» What needs to be done
Collect each line containing "model".

◆ ◆ ◆

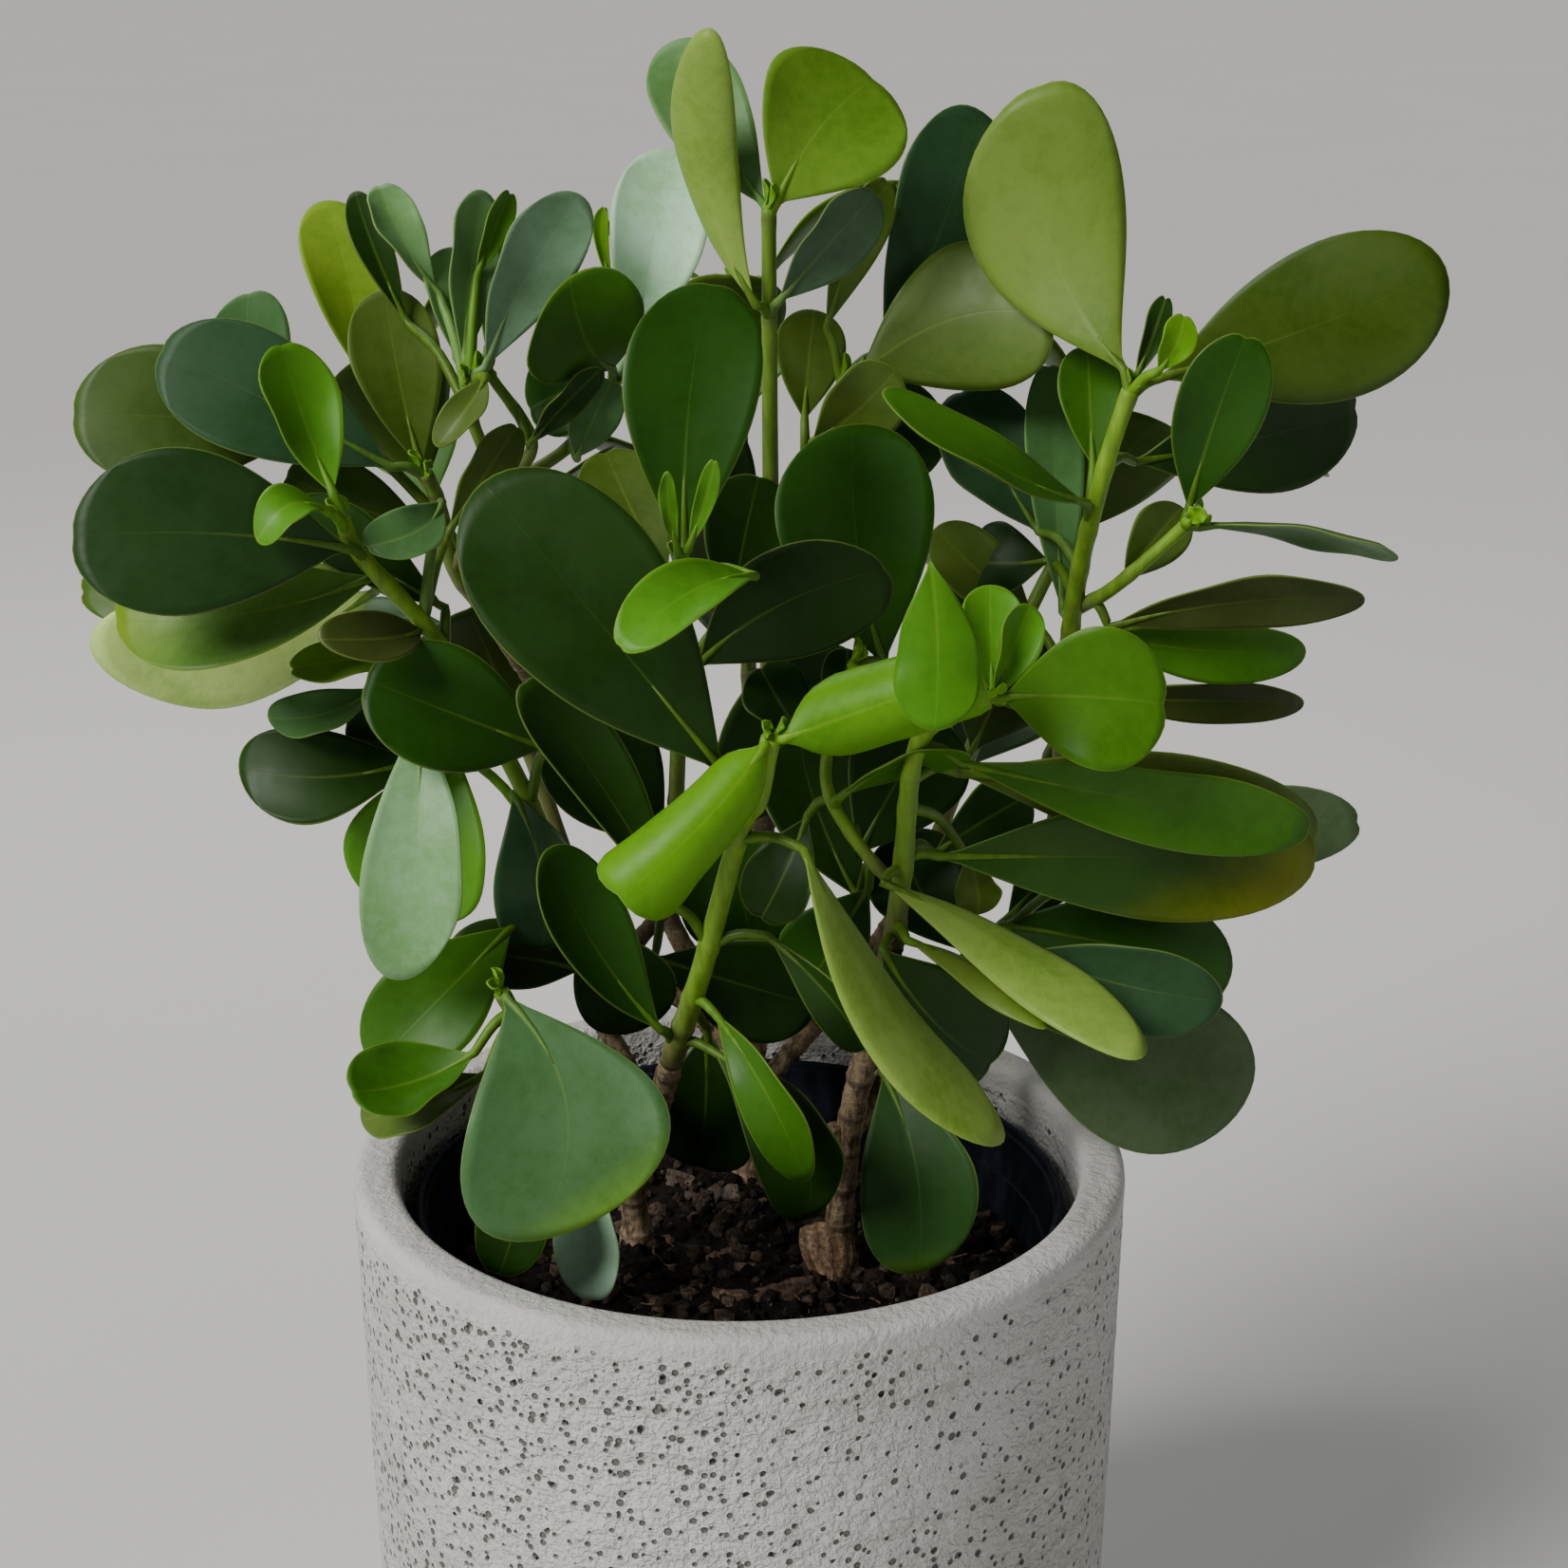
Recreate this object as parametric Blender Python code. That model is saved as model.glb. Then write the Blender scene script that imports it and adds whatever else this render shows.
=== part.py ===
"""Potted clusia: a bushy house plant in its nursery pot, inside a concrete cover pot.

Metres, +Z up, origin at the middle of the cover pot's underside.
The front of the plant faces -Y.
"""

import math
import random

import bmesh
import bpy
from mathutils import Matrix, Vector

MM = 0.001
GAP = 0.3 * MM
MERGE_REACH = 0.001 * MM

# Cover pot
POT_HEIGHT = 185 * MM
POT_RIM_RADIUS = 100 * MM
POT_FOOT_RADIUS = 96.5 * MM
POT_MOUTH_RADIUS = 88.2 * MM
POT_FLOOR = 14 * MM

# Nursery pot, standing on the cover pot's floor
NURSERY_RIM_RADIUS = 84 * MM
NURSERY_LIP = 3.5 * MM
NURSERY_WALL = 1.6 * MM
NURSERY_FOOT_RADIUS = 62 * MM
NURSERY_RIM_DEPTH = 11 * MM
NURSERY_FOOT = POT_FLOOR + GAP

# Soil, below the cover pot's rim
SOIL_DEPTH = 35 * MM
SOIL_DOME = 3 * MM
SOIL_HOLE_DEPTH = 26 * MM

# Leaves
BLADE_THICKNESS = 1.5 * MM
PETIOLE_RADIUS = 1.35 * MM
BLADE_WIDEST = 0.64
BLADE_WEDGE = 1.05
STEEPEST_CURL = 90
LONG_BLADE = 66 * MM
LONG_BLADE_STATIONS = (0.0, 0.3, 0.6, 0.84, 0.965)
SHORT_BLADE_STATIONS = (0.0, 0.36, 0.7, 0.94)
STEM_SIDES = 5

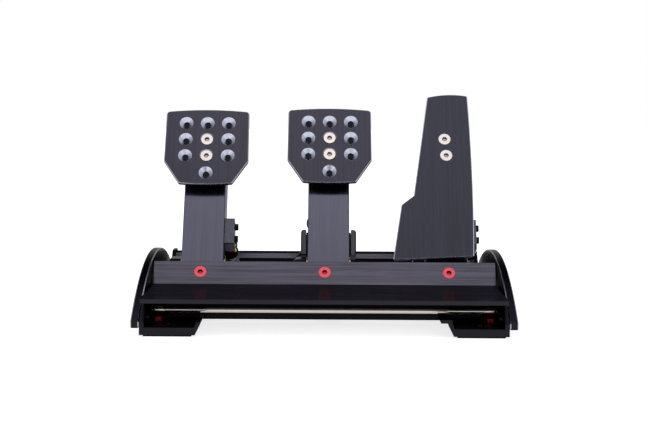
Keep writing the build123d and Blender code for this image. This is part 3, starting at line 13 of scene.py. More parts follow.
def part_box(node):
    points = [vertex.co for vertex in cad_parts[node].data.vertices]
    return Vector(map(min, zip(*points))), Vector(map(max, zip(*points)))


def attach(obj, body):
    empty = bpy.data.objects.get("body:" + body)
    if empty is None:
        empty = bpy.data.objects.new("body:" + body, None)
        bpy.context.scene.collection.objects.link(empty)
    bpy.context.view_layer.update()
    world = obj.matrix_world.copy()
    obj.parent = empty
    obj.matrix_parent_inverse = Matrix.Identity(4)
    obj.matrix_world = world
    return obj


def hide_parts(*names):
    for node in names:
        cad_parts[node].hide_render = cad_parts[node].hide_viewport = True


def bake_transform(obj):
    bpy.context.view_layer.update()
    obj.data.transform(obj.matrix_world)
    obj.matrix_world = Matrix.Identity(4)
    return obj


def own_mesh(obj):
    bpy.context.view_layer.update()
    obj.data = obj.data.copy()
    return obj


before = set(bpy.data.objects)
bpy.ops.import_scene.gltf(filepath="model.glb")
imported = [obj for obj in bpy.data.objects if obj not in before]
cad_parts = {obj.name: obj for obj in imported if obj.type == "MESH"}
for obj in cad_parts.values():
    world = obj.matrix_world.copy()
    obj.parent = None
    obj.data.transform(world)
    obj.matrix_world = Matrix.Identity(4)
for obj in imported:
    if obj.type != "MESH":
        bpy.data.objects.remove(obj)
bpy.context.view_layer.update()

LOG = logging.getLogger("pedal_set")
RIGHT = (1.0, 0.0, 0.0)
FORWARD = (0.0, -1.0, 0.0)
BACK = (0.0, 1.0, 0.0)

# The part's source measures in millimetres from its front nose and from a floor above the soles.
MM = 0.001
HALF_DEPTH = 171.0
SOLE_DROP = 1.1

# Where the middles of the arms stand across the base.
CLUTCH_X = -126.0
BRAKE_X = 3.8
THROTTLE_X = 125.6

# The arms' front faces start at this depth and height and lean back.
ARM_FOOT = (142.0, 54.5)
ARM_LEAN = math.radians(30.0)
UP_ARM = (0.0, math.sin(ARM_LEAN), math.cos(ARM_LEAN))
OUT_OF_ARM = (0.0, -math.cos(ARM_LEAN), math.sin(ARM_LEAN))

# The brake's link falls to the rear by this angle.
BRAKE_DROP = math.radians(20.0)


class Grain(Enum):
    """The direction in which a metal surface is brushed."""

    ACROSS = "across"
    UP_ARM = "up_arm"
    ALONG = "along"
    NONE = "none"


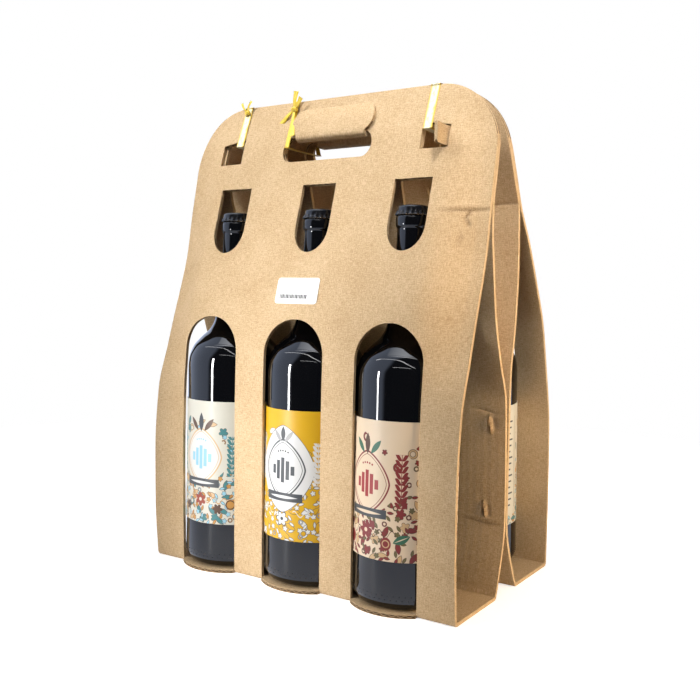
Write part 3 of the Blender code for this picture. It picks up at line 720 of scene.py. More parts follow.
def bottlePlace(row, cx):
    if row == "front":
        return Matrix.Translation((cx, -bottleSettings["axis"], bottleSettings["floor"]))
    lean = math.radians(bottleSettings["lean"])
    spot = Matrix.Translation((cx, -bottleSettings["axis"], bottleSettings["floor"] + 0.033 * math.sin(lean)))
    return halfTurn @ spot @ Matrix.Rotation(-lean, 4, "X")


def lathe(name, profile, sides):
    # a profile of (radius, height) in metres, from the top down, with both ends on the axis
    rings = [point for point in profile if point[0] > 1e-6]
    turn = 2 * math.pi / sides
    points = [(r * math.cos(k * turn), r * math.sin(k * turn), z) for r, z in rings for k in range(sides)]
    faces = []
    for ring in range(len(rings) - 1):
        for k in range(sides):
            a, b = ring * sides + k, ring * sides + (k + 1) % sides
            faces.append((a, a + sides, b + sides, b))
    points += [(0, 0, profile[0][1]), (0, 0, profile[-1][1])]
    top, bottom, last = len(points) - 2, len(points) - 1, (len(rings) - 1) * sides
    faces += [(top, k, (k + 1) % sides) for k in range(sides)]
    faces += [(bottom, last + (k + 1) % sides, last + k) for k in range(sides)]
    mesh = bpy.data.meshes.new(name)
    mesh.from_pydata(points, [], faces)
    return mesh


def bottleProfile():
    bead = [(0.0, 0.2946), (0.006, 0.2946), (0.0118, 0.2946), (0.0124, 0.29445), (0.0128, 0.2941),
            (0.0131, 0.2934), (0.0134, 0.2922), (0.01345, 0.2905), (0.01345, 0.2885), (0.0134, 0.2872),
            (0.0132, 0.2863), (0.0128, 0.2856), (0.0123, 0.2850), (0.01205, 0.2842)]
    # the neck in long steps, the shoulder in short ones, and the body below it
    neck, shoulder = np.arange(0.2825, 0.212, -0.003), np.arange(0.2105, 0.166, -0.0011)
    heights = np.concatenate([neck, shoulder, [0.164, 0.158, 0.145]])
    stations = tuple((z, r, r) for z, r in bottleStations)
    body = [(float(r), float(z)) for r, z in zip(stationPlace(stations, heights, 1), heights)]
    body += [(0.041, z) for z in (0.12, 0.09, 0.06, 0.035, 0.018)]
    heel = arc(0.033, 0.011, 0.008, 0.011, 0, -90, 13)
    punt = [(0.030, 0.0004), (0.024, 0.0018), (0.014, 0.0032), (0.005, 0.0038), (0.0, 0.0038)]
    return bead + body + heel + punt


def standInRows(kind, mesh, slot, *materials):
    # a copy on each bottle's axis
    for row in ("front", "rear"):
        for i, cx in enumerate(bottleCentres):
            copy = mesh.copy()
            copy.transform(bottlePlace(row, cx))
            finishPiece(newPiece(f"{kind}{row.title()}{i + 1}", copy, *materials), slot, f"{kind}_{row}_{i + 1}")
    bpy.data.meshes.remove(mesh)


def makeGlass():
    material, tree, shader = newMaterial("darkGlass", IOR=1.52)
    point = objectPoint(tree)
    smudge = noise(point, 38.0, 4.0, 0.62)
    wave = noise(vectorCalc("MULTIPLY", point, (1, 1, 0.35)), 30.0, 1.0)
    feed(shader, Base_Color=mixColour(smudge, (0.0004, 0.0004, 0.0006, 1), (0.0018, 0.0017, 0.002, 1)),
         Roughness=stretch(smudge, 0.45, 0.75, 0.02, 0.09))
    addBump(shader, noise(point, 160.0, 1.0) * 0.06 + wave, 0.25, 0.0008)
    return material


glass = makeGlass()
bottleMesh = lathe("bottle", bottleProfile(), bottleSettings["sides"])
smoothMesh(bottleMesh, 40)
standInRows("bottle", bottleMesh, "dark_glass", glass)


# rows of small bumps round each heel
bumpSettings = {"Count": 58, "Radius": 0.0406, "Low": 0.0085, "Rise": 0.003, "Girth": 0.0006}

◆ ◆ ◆

» The answer
Recreate this object as parametric Blender Python code. That model is saved as model.glb. Then write the Blender scene script that imports it and adds whatever else this render shows.
bpy.ops.import_scene.gltf(filepath="model.glb")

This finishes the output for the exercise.